Last Tuesday evening, I was invited to one such gathering. Barbara and Ross grew up in Keene and Barbara’s family has had, for generations, the camp on the lake, a simple affair just a few steps from the clear water which then extends out to a distant shore, behind which, on clear nights, the sun sets into a golden sky. Barbara and Ross have lived in Utah for many years, raised their family there but, working in the academic world, every year they return here for the summer. They drive three days to get here, sometimes pulling over at rest stops and sleeping in their van. They may live in Utah but their thrifty New England hearts beat on. And so they arrive and resume their lives here for the months of June, July and August, most of the days spent outside, in the lake, on the boat, on the tennis court or picking berries by the water’s edge. They have the brown, weathered skin of park rangers. Rainy days are spent on the screen porch. It seems they go inside only to cook and to sleep. The furnishings in their camp are probably untouched from generations before them. Last Tuesday, to everyone’s surprise, it was time to clean out the refrigerator. They were leaving at dawn on Wednesday, hoping to be back in Utah by Friday or Saturday. They invited me and the next door neighbors, who would soon be doing the same thing, to help empty the pantry.
Barbara mixed the remaining olives in the jar with the last of the cream cheese to make a spread for the last sleeve of Ritz crackers. There were some pretzels and a few chips and salsa from the bottom of the jar. We started with these offerings and drinks, sitting in the porch rockers, facing the lake which was placid and silvery with the light of the end of the day. A few speed boats towed skiers or tubers out in the distant middle of the lake but their 6 p.m. curfew came soon enough and kayaks and canoes took over, the peaceful sounds of their paddles pushing through the soft water and murmured conversations drifting across as loons bobbed in their wakes and occasionally called, the eerie prehistoric cry we never tire of hearing. I realized, sitting there, I had spent very few days on the lake this year. I remember only one day when it was hot enough for me to even think about going swimming. On that day, I was grateful that I had a lake to jump into.
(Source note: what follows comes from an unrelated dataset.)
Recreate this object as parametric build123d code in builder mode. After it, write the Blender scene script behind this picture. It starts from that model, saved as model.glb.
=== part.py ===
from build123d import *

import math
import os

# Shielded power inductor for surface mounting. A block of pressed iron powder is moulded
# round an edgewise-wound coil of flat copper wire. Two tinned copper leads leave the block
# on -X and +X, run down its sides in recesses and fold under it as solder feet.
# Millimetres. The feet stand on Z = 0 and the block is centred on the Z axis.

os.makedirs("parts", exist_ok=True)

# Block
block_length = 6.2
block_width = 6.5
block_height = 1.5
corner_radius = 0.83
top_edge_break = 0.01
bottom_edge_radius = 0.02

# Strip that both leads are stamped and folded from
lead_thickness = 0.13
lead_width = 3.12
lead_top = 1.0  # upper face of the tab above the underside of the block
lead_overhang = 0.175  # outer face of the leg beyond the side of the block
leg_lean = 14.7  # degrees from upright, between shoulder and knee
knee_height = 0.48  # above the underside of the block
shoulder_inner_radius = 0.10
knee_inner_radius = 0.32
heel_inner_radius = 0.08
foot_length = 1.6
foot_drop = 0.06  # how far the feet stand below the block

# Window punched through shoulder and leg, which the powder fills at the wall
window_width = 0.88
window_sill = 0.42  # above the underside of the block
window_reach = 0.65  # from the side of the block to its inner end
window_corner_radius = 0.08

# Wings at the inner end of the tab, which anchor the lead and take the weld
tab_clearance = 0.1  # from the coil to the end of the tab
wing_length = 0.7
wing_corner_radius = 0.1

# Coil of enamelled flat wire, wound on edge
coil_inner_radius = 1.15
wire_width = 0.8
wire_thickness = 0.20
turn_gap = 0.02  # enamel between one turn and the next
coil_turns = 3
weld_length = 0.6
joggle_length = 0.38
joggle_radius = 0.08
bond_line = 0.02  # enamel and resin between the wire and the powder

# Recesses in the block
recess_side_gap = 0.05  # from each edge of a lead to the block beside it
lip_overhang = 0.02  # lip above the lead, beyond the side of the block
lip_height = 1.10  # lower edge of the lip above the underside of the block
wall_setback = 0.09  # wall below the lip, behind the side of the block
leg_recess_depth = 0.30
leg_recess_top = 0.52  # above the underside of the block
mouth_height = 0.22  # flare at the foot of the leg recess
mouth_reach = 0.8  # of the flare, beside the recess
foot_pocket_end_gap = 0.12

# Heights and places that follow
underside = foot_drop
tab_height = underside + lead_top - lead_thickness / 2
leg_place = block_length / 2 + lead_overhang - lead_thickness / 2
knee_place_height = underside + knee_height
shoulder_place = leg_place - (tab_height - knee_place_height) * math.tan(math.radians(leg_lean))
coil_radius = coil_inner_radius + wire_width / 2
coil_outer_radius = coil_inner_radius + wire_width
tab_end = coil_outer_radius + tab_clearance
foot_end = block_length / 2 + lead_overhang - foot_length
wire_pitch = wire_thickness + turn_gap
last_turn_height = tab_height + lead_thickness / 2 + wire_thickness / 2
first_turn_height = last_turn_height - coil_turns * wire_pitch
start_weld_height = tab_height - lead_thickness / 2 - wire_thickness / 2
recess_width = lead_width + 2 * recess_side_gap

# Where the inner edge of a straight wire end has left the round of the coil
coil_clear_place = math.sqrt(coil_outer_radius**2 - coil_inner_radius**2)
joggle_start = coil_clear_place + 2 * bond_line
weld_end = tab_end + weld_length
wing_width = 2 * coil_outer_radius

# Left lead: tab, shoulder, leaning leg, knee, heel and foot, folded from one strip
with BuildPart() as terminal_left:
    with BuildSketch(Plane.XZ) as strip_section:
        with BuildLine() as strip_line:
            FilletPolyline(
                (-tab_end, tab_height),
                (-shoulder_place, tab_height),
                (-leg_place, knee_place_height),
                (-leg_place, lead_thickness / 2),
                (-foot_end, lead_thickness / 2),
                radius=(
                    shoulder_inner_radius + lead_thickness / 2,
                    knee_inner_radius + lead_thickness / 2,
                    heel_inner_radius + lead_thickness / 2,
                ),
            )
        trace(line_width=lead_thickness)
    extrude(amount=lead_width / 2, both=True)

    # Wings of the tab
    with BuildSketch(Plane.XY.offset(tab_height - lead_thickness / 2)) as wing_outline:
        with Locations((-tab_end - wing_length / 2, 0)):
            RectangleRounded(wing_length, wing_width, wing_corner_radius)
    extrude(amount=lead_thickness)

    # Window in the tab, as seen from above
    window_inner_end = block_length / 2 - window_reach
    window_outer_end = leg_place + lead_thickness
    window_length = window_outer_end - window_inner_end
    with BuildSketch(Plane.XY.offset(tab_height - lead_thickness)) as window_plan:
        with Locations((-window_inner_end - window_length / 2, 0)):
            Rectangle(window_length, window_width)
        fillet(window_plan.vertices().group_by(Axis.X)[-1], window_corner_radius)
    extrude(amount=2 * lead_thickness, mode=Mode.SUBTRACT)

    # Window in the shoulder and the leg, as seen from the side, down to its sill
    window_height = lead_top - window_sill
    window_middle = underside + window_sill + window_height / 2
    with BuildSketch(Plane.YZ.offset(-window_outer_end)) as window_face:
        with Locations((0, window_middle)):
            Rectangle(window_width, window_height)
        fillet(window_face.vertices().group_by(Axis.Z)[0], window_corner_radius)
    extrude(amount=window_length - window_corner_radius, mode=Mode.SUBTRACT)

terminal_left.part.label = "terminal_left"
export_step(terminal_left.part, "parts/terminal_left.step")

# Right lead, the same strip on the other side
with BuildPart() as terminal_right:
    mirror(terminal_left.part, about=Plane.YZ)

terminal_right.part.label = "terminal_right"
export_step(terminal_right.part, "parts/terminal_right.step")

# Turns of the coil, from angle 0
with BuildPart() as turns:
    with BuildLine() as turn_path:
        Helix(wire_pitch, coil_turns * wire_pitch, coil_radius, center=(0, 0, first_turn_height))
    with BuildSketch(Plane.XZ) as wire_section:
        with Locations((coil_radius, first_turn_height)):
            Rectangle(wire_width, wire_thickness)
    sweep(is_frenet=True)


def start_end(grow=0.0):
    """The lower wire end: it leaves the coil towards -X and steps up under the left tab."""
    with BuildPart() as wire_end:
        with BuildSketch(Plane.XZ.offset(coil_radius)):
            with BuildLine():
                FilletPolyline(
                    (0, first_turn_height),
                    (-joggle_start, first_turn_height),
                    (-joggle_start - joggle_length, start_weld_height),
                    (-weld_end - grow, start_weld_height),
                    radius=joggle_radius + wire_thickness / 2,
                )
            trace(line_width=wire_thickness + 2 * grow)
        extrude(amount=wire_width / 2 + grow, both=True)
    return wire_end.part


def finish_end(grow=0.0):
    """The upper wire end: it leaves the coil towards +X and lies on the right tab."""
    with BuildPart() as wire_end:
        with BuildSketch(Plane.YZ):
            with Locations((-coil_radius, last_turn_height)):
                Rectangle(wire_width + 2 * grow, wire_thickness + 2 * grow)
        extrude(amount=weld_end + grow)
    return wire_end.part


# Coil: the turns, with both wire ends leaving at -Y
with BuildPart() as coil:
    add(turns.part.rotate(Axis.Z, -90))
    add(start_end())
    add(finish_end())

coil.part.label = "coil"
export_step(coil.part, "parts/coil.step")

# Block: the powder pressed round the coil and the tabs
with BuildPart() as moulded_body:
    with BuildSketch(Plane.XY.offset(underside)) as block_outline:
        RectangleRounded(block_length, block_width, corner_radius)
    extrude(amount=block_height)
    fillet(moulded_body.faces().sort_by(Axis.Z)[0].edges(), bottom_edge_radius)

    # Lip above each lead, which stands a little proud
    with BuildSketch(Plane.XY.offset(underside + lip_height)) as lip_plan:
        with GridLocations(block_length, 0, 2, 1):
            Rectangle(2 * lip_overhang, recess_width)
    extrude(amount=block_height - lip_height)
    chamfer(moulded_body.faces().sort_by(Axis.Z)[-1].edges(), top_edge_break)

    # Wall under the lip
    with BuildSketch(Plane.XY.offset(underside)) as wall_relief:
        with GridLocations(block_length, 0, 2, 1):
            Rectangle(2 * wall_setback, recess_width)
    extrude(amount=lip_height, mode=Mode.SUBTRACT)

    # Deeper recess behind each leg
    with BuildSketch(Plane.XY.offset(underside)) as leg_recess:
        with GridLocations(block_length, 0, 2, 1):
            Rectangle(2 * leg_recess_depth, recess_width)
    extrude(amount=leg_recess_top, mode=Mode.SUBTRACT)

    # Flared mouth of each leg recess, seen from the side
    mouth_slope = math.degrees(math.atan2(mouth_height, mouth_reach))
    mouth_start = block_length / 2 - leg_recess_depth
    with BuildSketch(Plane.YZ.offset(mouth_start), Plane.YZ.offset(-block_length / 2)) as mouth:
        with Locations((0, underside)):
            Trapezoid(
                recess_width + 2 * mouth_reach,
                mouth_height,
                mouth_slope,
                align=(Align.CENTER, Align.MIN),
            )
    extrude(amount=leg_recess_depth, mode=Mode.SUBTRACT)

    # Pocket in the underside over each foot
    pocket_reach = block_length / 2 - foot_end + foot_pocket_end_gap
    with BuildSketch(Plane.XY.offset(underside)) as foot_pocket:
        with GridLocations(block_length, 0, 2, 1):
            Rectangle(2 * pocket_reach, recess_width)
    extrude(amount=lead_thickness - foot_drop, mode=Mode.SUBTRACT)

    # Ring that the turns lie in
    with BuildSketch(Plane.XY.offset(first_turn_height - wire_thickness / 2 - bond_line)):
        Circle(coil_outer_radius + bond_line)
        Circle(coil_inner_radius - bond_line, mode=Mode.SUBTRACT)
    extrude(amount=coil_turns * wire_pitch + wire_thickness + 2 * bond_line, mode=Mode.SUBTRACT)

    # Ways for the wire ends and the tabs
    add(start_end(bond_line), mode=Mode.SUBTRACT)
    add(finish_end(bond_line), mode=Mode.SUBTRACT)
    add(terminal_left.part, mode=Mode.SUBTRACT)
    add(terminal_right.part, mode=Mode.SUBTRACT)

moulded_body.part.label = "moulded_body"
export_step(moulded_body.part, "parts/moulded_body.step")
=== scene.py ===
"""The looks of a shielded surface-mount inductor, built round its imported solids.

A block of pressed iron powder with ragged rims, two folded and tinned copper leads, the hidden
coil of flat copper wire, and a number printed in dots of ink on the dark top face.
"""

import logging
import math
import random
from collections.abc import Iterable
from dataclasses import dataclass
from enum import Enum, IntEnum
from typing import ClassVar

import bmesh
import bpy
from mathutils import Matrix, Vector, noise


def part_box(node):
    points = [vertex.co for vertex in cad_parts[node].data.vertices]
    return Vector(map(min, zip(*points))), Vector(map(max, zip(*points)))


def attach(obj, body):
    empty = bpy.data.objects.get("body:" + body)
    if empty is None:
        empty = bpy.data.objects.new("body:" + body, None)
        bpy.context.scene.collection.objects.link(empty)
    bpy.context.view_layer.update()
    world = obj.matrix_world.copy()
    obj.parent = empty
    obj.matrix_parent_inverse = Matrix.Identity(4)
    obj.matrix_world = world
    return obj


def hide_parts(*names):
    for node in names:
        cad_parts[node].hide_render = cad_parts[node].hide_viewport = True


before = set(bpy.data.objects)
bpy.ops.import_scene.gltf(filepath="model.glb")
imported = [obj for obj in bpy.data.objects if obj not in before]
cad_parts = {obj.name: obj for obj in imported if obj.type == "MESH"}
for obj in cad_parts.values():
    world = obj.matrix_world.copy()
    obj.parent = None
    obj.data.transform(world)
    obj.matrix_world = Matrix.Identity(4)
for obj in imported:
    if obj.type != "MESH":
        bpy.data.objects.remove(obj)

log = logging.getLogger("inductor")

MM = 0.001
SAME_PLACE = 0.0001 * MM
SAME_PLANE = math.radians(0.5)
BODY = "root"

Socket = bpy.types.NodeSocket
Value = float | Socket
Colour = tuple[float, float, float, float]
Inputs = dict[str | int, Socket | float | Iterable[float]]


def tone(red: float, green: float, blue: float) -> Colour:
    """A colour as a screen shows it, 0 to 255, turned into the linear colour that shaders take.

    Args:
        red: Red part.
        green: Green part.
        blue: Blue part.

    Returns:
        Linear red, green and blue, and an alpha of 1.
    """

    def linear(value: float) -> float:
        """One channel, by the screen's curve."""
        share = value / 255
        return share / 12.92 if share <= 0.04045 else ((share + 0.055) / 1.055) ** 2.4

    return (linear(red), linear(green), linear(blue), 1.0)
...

Barbara set the table with napkins from a package her mother had purchased. I believe her mother has been gone for ten years. We gathered around the table as she served up spaghetti and sauce, meatballs and string beans. The table was loaded with the remains of the cupboard: a cheerful bowl of orange Jello with canned peaches imprisoned in the mold, a bowl of Cole Slaw, gherkins, hot baking powder biscuits. As the sun disappeared, we helped ourselves to this patchwork of a meal and then went for seconds, did our best to make it gone but it was all more than we could eat. There was half a blueberry pie for dessert. And the last of two tubs of ice cream — chocolate fudge and Spumoni. We ate these in separate dishes. We talked about the problems the lake is facing, land that has always been wild might soon be tamed, a sad reality we have all dreaded and tried to prevent for many years. Who knows what it will be like next year, and in the years to come. We are all used to change. It comes every minute, everywhere we look. Except on this lake, where so much remains the same. This, above all else, might be what we all treasure about it. Like the rising and the setting of the sun, I count on Barbara and Ross’s return next summer. One of these days, that package of napkins her mother bought might be gone.
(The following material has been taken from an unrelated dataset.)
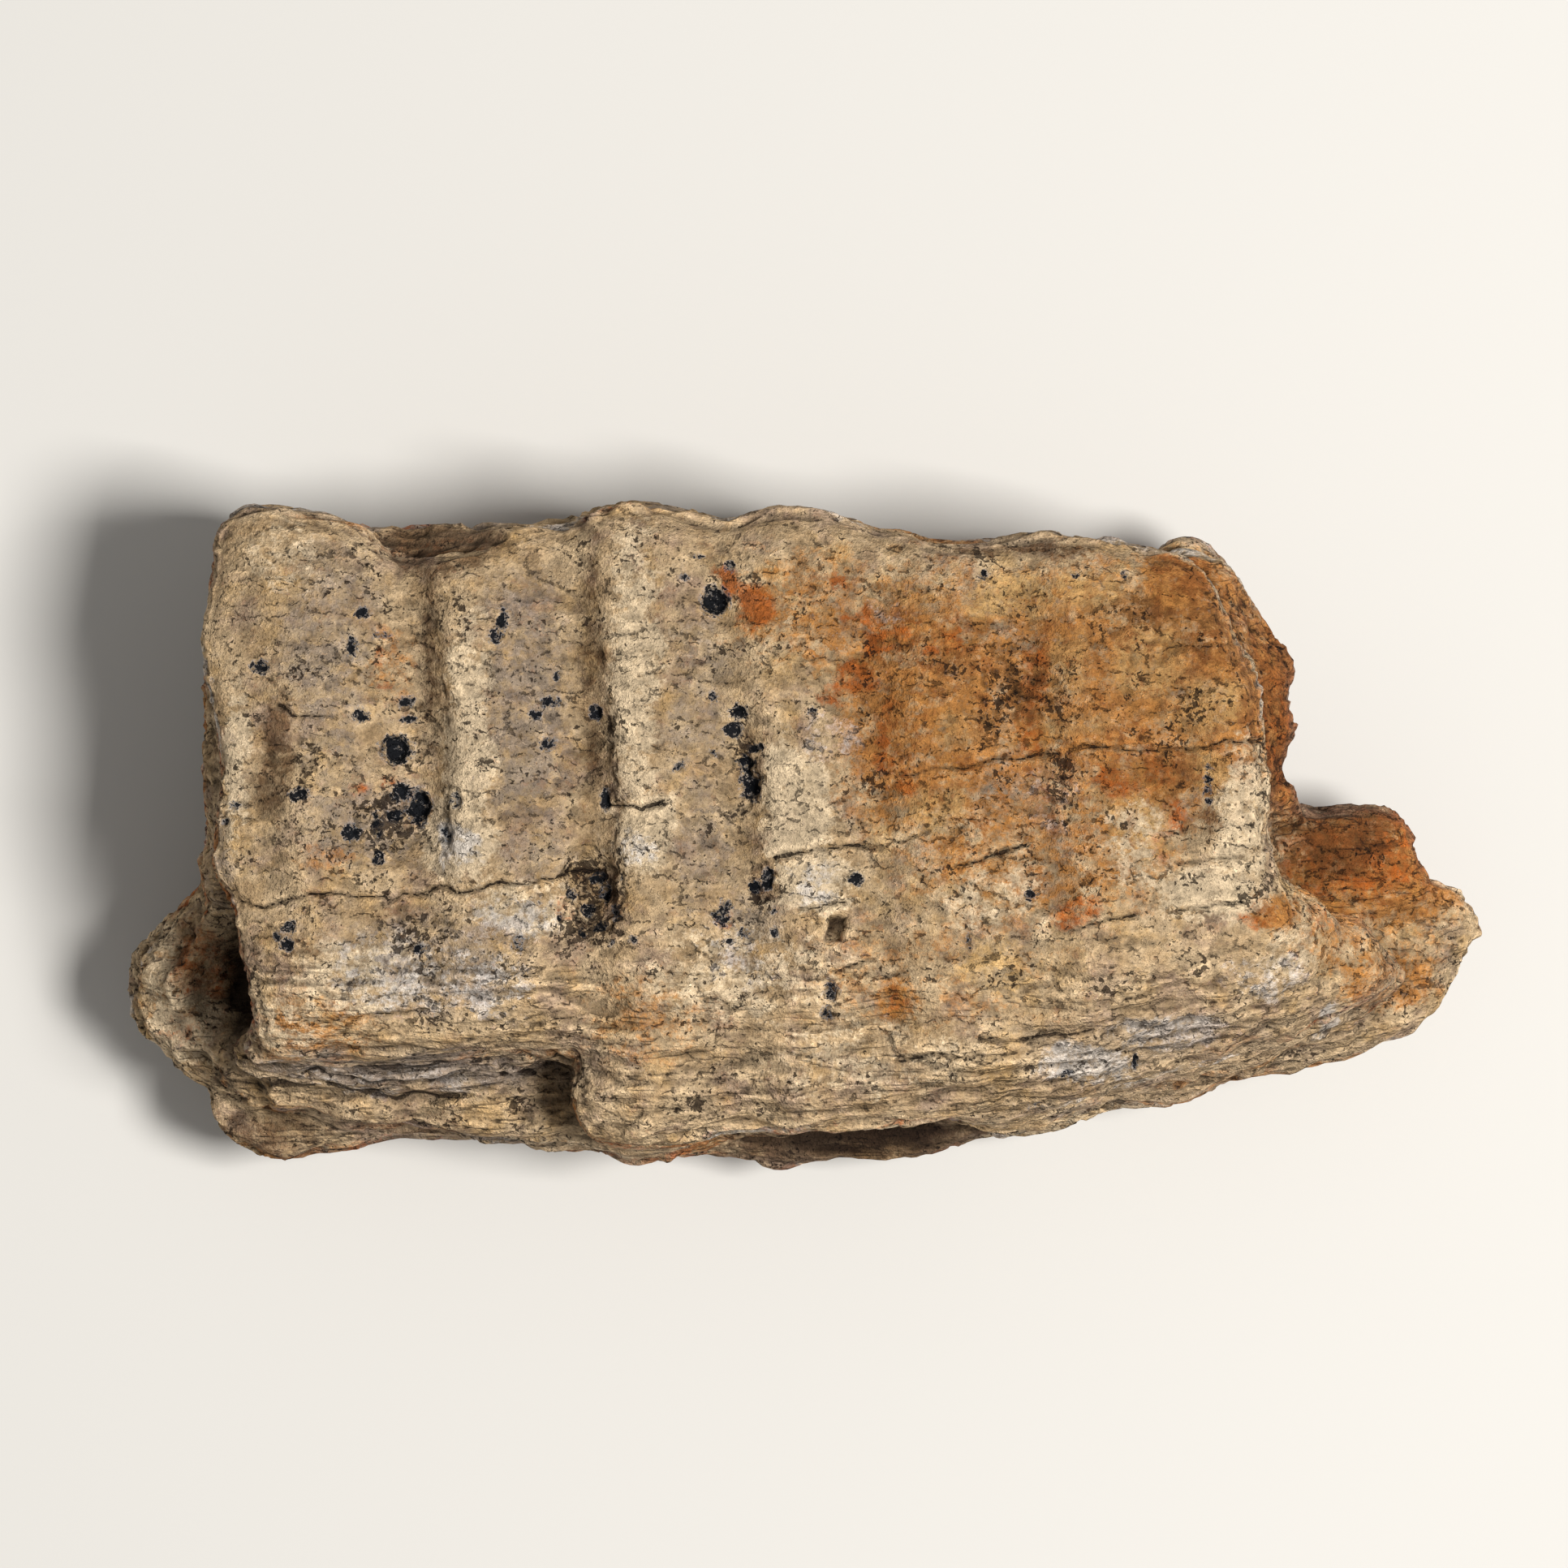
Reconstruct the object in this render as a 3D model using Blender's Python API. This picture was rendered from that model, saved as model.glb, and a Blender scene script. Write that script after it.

By then it was dark and we could hear the quiet burbling of an outboard putter past the cottage, its red running light the only thing visible on the dark expanse of water. And the loons cried, a mournful sound. We pulled sweatshirts on as the cold descended. Barbara and Ross sketched out their trip for us, a visit with friends in Indiana would break up their long journey. The thought of driving across the country felt exciting. They do it every year, once to get here and again to get home. I felt envious. I felt the sadness that accompanies all endings. And then it was time to say goodbye until next year. We hugged and Barbara and Ross stood in the dark driveway, waving me off. In the next few weeks, if we happen to have some hot weather, I will go there to swim and pick what blueberries might remain on their bushes. The dock will be gone and the boats stashed for the winter. The lake is beautiful in the fall and I often take my kayak out there as the colors change around the edge. But it’s never quite the same once everyone leaves. Soon enough, the snow will come and block off access to the cottage and the ice will trap the lake in its bereft silence. And the long wait will begin again.